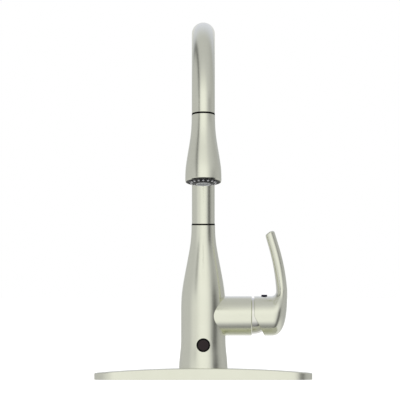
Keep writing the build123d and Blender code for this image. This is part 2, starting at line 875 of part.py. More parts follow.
def hose_nut():
    outline = Polyline(
        (inlet_spigot_radius, head_gap),
        (nut_radius, head_gap),
        (nut_radius, nut_cone - nut_length),
        (nut_top_radius, -nut_length),
        (hose_bore_radius, -nut_length),
        (hose_bore_radius, -inlet_spigot_length),
        (inlet_spigot_radius, -inlet_spigot_length),
        (inlet_spigot_radius, head_gap),
    )
    return head_frame * turned(outline)


def hose_ferrule():
    return head_frame * ring(ferrule_radius, hose_radius, -nut_length - ferrule_length, -nut_length)


def head_core():
    shelf = head_gap + head_wall
    core = rod(inlet_spigot_radius, -inlet_spigot_length, shelf + overrun)
    core += rod(core_radius, shelf, core_flange_start)
    core += rod(core_flange_radius, core_flange_start, face_bore_start)
    core -= rod(core_bore_radius, -inlet_spigot_length - overrun, core_bore_depth)
    spool_start = rocker_place - spool_length / 2 - spool_travel
    core -= Pos(0, -spool_offset, 0) * rod(spool_radius + running_gap, spool_start, core_flange_start)
    stream_end = face_bore_start + 1
    core -= Pos(0, -spool_offset, 0) * rod(channel_radius, core_bore_depth - channel_radius, stream_end)
    slot = Box(rocker_arm_width + 2 * rocker_gap, core_radius, 3 * spool_slot_height + spool_travel)
    core -= Pos(0, -spool_offset - core_radius / 2, rocker_place) * slot
    for side in (-1, 1):
        core -= Pos(side * spray_port_x, 0, 0) * rod(channel_radius, core_flange_start - overrun, stream_end)
    return head_frame * core


def check_valve():
    end = check_valve_start + check_valve_length
    housing = ring(core_bore_radius, check_seat_radius, check_valve_start, end)
    disc = Cylinder(check_disc_radius, check_disc_height)
    return head_frame * (housing + Pos(0, 0, (check_valve_start + end) / 2) * disc)


# Rocker and spool rest in the aerated-stream position, at one end of their travel
def mode_rocker():
    top = rocker_pin_inset + rocker_rise
    paddle = Box(rocker_width, rocker_thickness, rocker_length)
    paddle = fillet(paddle.edges().filter_by(Axis.Y), rocker_corner)
    paddle = Rot(rocker_slope, 0, 0) * Pos(0, rocker_thickness / 2 - top, 0) * paddle & rocker_sweep(0)
    hub = Rot(0, 90, 0) * Cylinder(rocker_hub_radius, rocker_width - 2 * rocker_hub_inset)
    web = Pos(0, -top / 2, 0) * Box(rocker_width - 2 * rocker_hub_inset, top, 2 * rocker_hub_radius)
    tip = rocker_tip_y - rocker_pin_y
    arm = Pos(0, tip / 2, 0) * Box(rocker_arm_width, tip, rocker_arm_height)
    nose = rod(rocker_tip_radius, -rocker_arm_width / 2, rocker_arm_width / 2)
    nose = Pos(0, tip, 0) * Rot(0, 90, 0) * nose
    rocker = paddle + hub + web + arm + nose
    rocker -= Rot(0, 90, 0) * rod(rocker_pin_radius + running_gap, -rocker_width, rocker_width)
    return head_frame * rocker_axis() * Rot(-rocker_swing, 0, 0) * rocker


def rocker_pin():
    half = rocker_pin_length / 2
    return head_frame * rocker_axis() * Rot(0, 90, 0) * rod(rocker_pin_radius, -half, half)


def diverter_spool():
    spool = rod(spool_radius, -spool_length / 2, spool_length / 2)
    spool -= ring(spool_radius + overrun, spool_neck_radius, -spool_slot_height / 2, spool_slot_height / 2)
    return head_frame * Pos(0, -spool_offset, rocker_place - spool_travel / 2) * spool


# Spray face: a black dome with a ring of nozzles round the aerator
def face_dome():
    flat = face_bore_radius - running_gap - face_flat_width
    edge = head_length - face_edge
    return ThreePointArc(
        (flat, edge),
        ((flat + aerator_radius) / 2, edge + face_dome_bulge * face_dome_rise),
        (aerator_radius, edge + face_dome_rise),
    )


def face_plate():
    outer = face_bore_radius - running_gap
    edge = head_length - face_edge
    crest = edge + face_dome_rise
    back = mat_start + mat_height
    body = turned(
        Polyline((0, back), (outer, back), (outer, edge), (outer - face_flat_width, edge)),
        face_dome(),
        Polyline((aerator_radius, crest), (0, crest), (0, back)),
    )
    body += ring(outer, outer - face_skirt_wall, face_bore_start, back)
    body -= rod(aerator_radius + running_gap, mat_start, crest + overrun)
    return head_frame * (body - nozzle_tips(nozzle_radius + running_gap))


# The soft nozzles have eight sides and stand through holes of the same form
def nozzle_tips(radius):
    end = head_length - face_edge + nozzle_share * face_dome_rise + nozzle_rise
    places = PolarLocations(nozzle_circle_radius, nozzle_count)
    tips = [place * RegularPolygon(radius, nozzle_sides) for place in places]
    return Pos(0, 0, mat_start) * extrude(Sketch() + tips, end - mat_start)


def nozzle_mat():
    outer = face_bore_radius - face_skirt_wall - 2 * running_gap
    mat = ring(outer, aerator_radius + seat_gap, mat_start, mat_start + mat_height)
    return head_frame * (mat + nozzle_tips(nozzle_radius))


def aerator_housing():
    end = head_length - face_edge + face_dome_rise + aerator_rise
    housing = ring(aerator_radius, aerator_radius - aerator_wall, face_bore_start, end)
    return head_frame * chamfer(housing.faces().sort_by(Axis.Z)[-1].edges(), aerator_bevel)


def aerator_screen():
    end = head_length - face_edge + face_dome_rise + aerator_rise - screen_recess
    return head_frame * rod(aerator_radius - aerator_wall, end - screen_height, end)


parts = {
    "deck_plate": deck_plate(),
    "plate_tray": plate_tray(),
    "plate_gasket": plate_gasket(),
    "body_shell": body_shell(),
    "body_gasket": body_gasket(),
    "mounting_shank": mounting_shank(),
    "valve_body": valve_body(),
    "port_seals": port_seals(),
    "cartridge_base": cartridge_base(),
    "cartridge_housing": cartridge_housing(),
    "fixed_disc": fixed_disc(),
    "moving_disc": moving_disc(),
    "disc_carrier": disc_carrier(),
    "cartridge_rotor": cartridge_rotor(),
    "stem_pin": stem_pin(),
    "cartridge_stem": cartridge_stem(),
    "cartridge_nut": cartridge_nut(),
    "bonnet": bonnet(),
    "handle_lever": handle_lever(),
    "handle_screw": handle_screw(),
    "indicator_cold": indicator_half(-1),
    "indicator_hot": indicator_half(1),
    "sensor_bezel": sensor_bezel(),
    "sensor_window": sensor_window(),
    "sensor_seal": sensor_seal(),
    "sensor_nut": sensor_nut(),
    "sensor_board": sensor_board(),
    "sensor_leds": sensor_leds(),
    "sensor_cap": sensor_cap(),
    "swivel_bush": swivel_bush(),
    "glide_ring": glide_ring(),
    "catch_screw": catch_screw(),
    "lower_hose": lower_hose(),
    "spout_tube": spout_tube(),
    "spout_spigot": spout_spigot(),
    "spout_seals": spout_seals(),
    "dock_sleeve": dock_sleeve(),
    "spray_hose": spray_hose(),
    "spray_shell": spray_shell(),
    "hose_nut": hose_nut(),
    "hose_ferrule": hose_ferrule(),
    "head_core": head_core(),
    "check_valve": check_valve(),
    "face_plate": face_plate(),
    "nozzle_mat": nozzle_mat(),
    "aerator_housing": aerator_housing(),
    "aerator_screen": aerator_screen(),
    "mode_rocker": mode_rocker(),
    "rocker_pin": rocker_pin(),
    "diverter_spool": diverter_spool(),
}

os.makedirs("parts", exist_ok=True)
for name, shape in parts.items():
    export_step(shape, f"parts/{name}.step")
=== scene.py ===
import json
import math

import bmesh
import bpy
import numpy as np
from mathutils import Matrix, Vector


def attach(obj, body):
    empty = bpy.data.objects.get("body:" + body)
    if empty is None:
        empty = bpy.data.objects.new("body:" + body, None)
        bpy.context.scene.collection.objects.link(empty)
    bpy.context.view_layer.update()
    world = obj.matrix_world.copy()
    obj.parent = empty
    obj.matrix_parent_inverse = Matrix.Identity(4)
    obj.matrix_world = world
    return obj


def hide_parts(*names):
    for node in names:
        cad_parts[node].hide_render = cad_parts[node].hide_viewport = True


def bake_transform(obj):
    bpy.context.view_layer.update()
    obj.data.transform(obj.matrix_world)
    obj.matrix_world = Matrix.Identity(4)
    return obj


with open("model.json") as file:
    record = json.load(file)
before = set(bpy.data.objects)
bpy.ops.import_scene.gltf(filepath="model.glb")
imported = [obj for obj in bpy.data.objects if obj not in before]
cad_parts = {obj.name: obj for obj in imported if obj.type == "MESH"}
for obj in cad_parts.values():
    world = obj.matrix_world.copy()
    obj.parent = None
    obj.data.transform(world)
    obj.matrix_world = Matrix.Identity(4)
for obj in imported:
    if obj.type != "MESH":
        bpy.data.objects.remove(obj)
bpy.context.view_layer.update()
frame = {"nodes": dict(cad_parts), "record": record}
nodes = frame["nodes"]
print("frame loaded:", len(nodes), "nodes")


# One output socket of a node tree. Arithmetic on it adds Math nodes to the tree
class Wire:
    def __init__(self, tree, socket=None):
        self.tree = tree
        self.socket = socket

    # adds any node: its settings first, then the values or wires of its sockets, by name or number
    def node(self, kind, settings=None, values=None, output=0):
        made = self.tree.nodes.new("ShaderNode" + kind)
        for name, value in (settings or {}).items():
            if name == "stops":
                fillRamp(made.color_ramp, value)
            else:
                setattr(made, name, value)
        for key, value in (values or {}).items():
            if isinstance(value, Wire):
                self.tree.links.new(value.socket, made.inputs[key])
            else:
                made.inputs[key].default_value = value
        return Wire(self.tree, made.outputs[output] if made.outputs else None)

    # another output of the same node
    def out(self, name): return Wire(self.tree, self.socket.node.outputs[name])

    def calculate(self, operation, first, second=0.0):
        return self.node("Math", {"operation": operation}, {0: first, 1: second})

    def __add__(self, other): return self.calculate("ADD", self, other)
    def __radd__(self, other): return self.calculate("ADD", other, self)
    def __sub__(self, other): return self.calculate("SUBTRACT", self, other)
    def __rsub__(self, other): return self.calculate("SUBTRACT", other, self)
    def __mul__(self, other): return self.calculate("MULTIPLY", self, other)
    def __rmul__(self, other): return self.calculate("MULTIPLY", other, self)
    def __neg__(self): return self.calculate("MULTIPLY", self, -1.0)

    # smooth step from 0 at low to 1 at high
    def rise(self, low, high):
        values = {"Value": self, "From Min": low, "From Max": high}
        return self.node("MapRange", {"interpolation_type": "SMOOTHSTEP"}, values)

    # bell curve of height 1 about a middle: e to the minus square of the distance over the width
    def bell(self, middle, width):
        share = (self - middle) * (1 / width)
        return self.calculate("EXPONENT", -(share * share))

    def clamp(self): return self.node("Clamp", None, {0: self})
    def sine(self): return self.calculate("SINE", self)
    def larger(self, other): return self.calculate("MAXIMUM", self, other)

    # a value between 0 and 1 chooses between two colours
    def mix(self, first, second):
        return self.node("Mix", {"data_type": "RGBA"}, {0: self, 6: first, 7: second}, 2)

    def vector(self, operation, other):
        return self.node("VectorMath", {"operation": operation}, {0: self, 1: other})

    # length of the vector along a direction
    def along(self, direction):
        return self.vector("DOT_PRODUCT", direction).out("Value")

    def scaled(self, amount):
        return self.node("VectorMath", {"operation": "SCALE"}, {0: self, "Scale": amount})

    # the X, Y and Z of a vector
    def split(self):
        parts = self.node("SeparateXYZ", None, {0: self})
        return parts.out("X"), parts.out("Y"), parts.out("Z")

    def noise(self, scale, detail=2.0, roughness=0.5):
        values = {"Vector": self, "Scale": scale, "Detail": detail, "Roughness": roughness}
        return self.node("TexNoise", None, values)


# Sets a colour ramp's stops, each a (place, colour)
def fillRamp(ramp, stops):
    while len(ramp.elements) < len(stops):
        ramp.elements.new(0.5)
    for element, (place, colour) in zip(ramp.elements, stops):
        element.position = place
        element.color = colour


# An empty node material, and a wire to start its nodes from
def startMaterial(name):
    material = bpy.data.materials.new(name)
    material.use_nodes = True
    tree = material.node_tree
    tree.nodes.clear()
    return material, Wire(tree)


# Ends a material in one Principled shader
def finishMaterial(start, sockets):
    surface = start.node("BsdfPrincipled", None, sockets)
    start.node("OutputMaterial", None, {"Surface": surface})


# A colour with full alpha
def rgba(colour): return (*colour, 1.0)


# Noise stays near its middle, so this part of its range runs from the dark colour to the light one
noiseRange = (0.3, 0.7)


# A colour between dark and light by the noise
def shaded(noise, dark, light): return noise.rise(*noiseRange).mix(rgba(dark), rgba(light))


# A value that noise moves by up to the spread either way
def varied(value, spread, noise): return value + (noise - 0.5) * (2 * spread)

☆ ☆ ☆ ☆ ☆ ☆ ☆

● EXERCISE BRIEF
Quote exactly the first line of the data and every line after it through the one holding "return head_frame * turned(outline)".

● CORRECT ANSWER
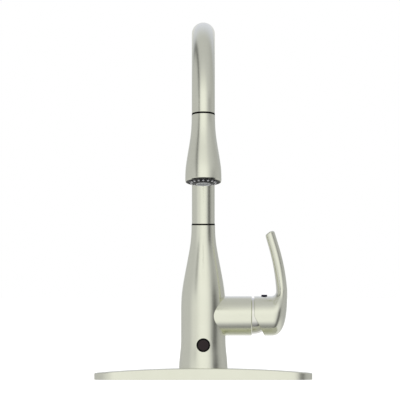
Keep writing the build123d and Blender code for this image. This is part 2, starting at line 875 of part.py. More parts follow.
def hose_nut():
    outline = Polyline(
        (inlet_spigot_radius, head_gap),
        (nut_radius, head_gap),
        (nut_radius, nut_cone - nut_length),
        (nut_top_radius, -nut_length),
        (hose_bore_radius, -nut_length),
        (hose_bore_radius, -inlet_spigot_length),
        (inlet_spigot_radius, -inlet_spigot_length),
        (inlet_spigot_radius, head_gap),
    )
    return head_frame * turned(outline)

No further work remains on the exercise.